Start of Supplied material

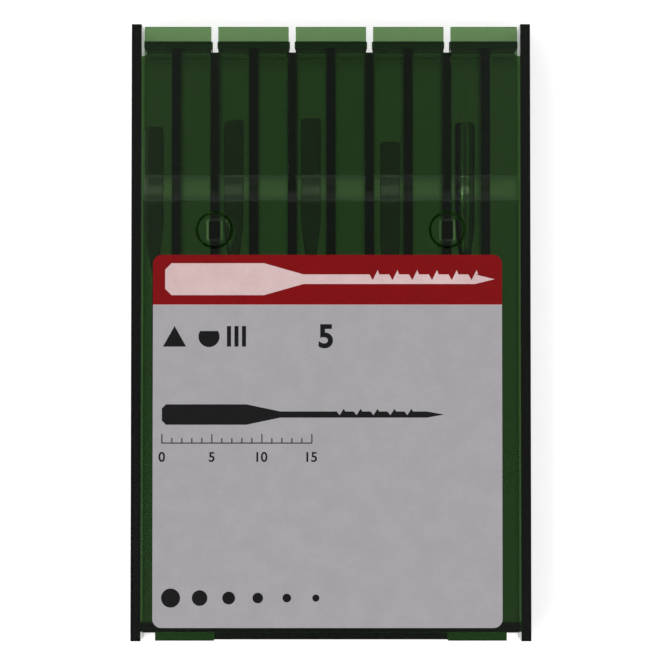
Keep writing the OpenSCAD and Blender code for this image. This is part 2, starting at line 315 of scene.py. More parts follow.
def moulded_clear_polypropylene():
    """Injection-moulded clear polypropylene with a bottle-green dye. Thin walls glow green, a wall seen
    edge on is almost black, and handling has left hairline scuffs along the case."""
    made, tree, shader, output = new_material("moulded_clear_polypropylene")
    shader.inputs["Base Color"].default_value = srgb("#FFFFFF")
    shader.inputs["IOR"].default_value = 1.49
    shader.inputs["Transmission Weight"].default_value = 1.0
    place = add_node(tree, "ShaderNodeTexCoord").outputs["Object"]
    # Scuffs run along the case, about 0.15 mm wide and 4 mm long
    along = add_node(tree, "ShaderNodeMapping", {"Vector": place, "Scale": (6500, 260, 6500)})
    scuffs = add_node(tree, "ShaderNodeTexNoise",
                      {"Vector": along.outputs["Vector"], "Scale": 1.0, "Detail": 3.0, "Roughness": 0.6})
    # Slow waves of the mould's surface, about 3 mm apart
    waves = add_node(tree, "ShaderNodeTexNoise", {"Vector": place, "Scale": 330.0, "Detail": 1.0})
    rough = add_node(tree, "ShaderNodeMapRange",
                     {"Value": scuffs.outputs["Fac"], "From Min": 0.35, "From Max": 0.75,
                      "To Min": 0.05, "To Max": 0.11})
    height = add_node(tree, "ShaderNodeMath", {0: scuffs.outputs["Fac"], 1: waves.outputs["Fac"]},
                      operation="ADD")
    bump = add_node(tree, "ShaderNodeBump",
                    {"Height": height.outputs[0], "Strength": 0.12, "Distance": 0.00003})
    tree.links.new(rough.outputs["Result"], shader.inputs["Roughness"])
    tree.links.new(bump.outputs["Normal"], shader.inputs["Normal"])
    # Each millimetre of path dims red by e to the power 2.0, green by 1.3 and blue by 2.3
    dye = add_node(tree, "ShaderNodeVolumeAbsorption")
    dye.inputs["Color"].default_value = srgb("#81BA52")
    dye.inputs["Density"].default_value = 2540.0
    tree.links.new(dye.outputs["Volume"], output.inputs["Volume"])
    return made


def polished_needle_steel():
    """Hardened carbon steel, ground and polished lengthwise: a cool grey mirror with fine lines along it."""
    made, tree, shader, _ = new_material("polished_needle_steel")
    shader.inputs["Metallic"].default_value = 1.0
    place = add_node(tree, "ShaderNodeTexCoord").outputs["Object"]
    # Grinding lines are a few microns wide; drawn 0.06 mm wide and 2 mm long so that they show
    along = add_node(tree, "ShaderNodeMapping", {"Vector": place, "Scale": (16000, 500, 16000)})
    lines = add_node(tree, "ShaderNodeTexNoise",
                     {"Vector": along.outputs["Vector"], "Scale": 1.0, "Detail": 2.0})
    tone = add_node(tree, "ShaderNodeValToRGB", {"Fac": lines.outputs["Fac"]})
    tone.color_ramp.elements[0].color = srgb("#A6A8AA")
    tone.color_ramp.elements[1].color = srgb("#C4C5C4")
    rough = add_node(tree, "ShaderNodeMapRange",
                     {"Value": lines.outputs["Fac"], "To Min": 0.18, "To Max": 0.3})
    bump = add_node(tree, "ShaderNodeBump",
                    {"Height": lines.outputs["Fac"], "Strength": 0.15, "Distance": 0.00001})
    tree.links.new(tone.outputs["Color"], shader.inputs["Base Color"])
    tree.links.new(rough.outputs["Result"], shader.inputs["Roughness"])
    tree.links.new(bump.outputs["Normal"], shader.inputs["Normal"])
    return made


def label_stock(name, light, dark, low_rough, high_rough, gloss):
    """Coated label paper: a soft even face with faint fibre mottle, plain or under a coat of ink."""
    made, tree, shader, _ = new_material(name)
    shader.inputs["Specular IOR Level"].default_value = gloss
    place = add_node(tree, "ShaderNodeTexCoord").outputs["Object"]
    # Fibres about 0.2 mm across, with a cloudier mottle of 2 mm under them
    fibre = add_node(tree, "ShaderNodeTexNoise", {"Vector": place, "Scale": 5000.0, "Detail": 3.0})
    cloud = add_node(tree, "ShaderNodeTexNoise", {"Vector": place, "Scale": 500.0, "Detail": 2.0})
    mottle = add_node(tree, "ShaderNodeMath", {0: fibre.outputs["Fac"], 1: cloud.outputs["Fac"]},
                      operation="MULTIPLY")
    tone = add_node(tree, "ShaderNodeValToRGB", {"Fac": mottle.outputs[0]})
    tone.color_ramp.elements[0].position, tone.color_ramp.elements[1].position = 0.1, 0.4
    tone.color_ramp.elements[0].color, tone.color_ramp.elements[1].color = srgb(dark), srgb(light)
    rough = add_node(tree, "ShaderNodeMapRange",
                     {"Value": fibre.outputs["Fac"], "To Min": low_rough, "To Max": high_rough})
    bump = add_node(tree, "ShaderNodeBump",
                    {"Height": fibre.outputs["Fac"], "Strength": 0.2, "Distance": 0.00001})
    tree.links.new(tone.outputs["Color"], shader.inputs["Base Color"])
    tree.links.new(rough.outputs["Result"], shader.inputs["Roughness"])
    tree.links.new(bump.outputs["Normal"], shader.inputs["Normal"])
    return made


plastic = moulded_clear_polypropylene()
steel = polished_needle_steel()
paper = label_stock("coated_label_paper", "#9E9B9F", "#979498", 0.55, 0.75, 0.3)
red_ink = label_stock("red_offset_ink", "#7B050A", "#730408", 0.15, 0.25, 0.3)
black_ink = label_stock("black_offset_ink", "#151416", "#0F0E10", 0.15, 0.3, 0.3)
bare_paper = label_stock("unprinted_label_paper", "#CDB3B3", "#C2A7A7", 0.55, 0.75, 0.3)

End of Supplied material
Start of Supplied material

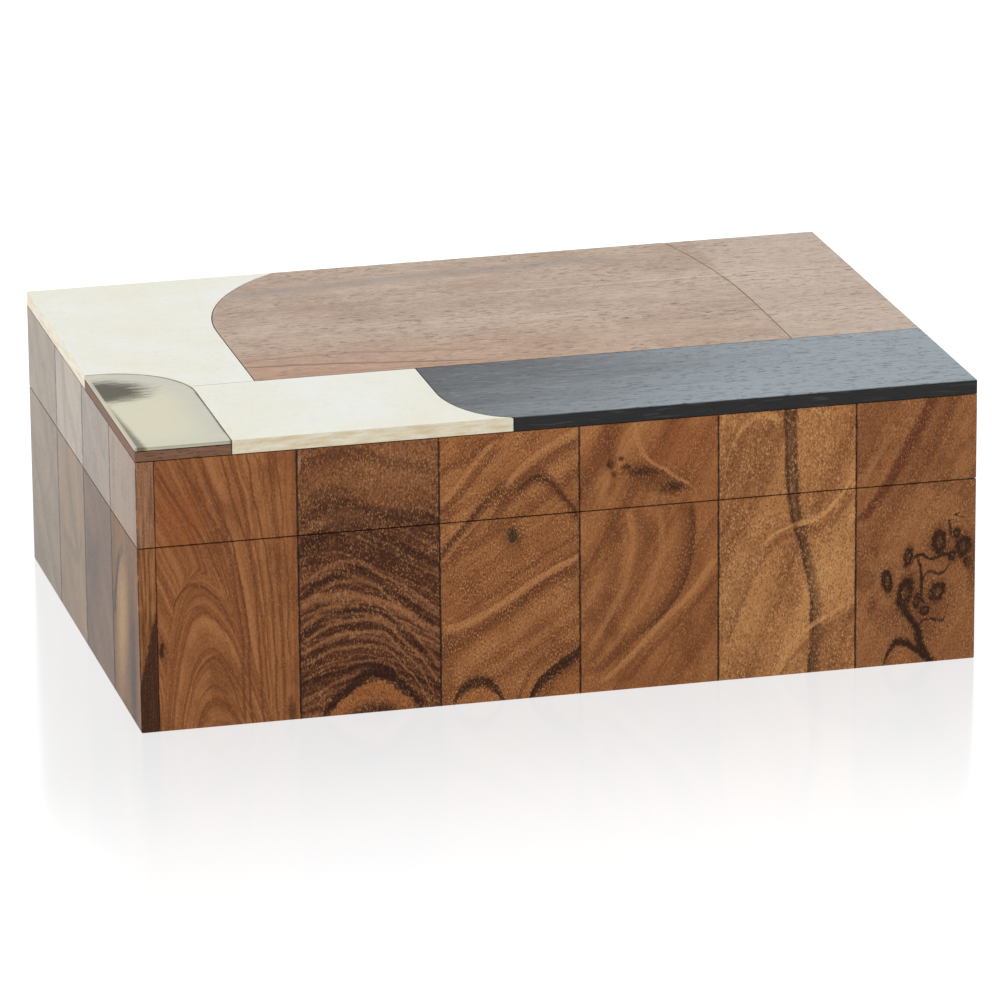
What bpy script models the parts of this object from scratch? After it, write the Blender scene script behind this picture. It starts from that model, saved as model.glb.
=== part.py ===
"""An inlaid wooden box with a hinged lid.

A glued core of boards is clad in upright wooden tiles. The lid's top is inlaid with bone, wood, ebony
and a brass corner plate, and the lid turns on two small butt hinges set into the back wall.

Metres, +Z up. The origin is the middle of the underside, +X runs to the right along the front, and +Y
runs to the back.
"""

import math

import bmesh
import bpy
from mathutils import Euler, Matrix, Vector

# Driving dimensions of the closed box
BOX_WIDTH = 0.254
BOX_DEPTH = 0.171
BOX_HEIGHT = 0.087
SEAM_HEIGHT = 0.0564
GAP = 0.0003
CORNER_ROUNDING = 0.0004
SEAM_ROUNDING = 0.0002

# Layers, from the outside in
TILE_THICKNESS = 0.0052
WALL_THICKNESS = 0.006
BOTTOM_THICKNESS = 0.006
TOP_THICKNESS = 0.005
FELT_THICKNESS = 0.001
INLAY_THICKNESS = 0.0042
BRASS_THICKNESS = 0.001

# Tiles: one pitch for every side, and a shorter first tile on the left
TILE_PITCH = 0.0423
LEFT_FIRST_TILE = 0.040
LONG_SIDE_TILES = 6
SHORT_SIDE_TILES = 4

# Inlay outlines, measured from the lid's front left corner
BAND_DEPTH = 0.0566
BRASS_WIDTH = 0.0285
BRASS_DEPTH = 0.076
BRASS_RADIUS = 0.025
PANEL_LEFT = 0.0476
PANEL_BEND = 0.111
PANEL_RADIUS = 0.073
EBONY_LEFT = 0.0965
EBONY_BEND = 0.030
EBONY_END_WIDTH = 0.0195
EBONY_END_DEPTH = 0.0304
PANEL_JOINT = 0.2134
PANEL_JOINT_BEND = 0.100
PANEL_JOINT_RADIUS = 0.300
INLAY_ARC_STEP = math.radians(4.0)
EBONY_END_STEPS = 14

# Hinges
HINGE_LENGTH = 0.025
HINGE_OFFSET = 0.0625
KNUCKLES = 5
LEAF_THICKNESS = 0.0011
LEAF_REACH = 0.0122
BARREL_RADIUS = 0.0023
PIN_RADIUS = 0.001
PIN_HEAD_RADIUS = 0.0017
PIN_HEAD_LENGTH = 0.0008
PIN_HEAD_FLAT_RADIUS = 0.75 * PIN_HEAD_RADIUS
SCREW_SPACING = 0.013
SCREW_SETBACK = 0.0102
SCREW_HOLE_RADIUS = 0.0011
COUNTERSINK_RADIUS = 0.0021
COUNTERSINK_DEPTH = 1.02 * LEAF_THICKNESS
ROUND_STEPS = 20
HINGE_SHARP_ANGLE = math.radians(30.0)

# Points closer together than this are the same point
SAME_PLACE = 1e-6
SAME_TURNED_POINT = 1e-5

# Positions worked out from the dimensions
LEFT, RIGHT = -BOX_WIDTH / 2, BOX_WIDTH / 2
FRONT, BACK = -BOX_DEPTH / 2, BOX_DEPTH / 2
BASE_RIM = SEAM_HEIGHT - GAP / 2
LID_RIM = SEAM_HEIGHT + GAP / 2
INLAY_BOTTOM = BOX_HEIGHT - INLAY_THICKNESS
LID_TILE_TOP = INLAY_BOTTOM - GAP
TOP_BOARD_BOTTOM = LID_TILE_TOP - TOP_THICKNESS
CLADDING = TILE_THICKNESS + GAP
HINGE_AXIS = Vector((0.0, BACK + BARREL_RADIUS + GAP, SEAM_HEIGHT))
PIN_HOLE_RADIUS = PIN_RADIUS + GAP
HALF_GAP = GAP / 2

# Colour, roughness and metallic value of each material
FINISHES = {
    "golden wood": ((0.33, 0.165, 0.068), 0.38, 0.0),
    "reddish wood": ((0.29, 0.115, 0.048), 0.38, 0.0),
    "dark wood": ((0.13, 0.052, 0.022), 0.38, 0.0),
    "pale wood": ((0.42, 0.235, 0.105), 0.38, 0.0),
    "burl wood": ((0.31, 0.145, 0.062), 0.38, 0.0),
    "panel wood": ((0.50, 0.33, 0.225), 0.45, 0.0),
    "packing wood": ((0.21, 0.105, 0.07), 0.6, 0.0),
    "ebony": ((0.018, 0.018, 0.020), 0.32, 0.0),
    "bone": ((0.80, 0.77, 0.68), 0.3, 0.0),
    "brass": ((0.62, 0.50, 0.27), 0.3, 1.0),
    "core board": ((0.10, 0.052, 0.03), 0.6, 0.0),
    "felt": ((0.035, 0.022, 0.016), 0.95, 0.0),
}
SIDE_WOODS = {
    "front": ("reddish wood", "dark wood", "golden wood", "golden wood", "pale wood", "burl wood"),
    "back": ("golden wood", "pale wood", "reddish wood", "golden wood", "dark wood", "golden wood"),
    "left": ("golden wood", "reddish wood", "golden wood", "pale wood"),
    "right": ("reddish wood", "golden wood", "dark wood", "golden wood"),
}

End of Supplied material

**Your goal:** Above is a listing; print exactly its lines from the one with "What bpy script" through the one with "SEAM_ROUNDING = 0.0002", and no other lines.

**The solution:**
What bpy script models the parts of this object from scratch? After it, write the Blender scene script behind this picture. It starts from that model, saved as model.glb.
=== part.py ===
"""An inlaid wooden box with a hinged lid.

A glued core of boards is clad in upright wooden tiles. The lid's top is inlaid with bone, wood, ebony
and a brass corner plate, and the lid turns on two small butt hinges set into the back wall.

Metres, +Z up. The origin is the middle of the underside, +X runs to the right along the front, and +Y
runs to the back.
"""

import math

import bmesh
import bpy
from mathutils import Euler, Matrix, Vector

# Driving dimensions of the closed box
BOX_WIDTH = 0.254
BOX_DEPTH = 0.171
BOX_HEIGHT = 0.087
SEAM_HEIGHT = 0.0564
GAP = 0.0003
CORNER_ROUNDING = 0.0004
SEAM_ROUNDING = 0.0002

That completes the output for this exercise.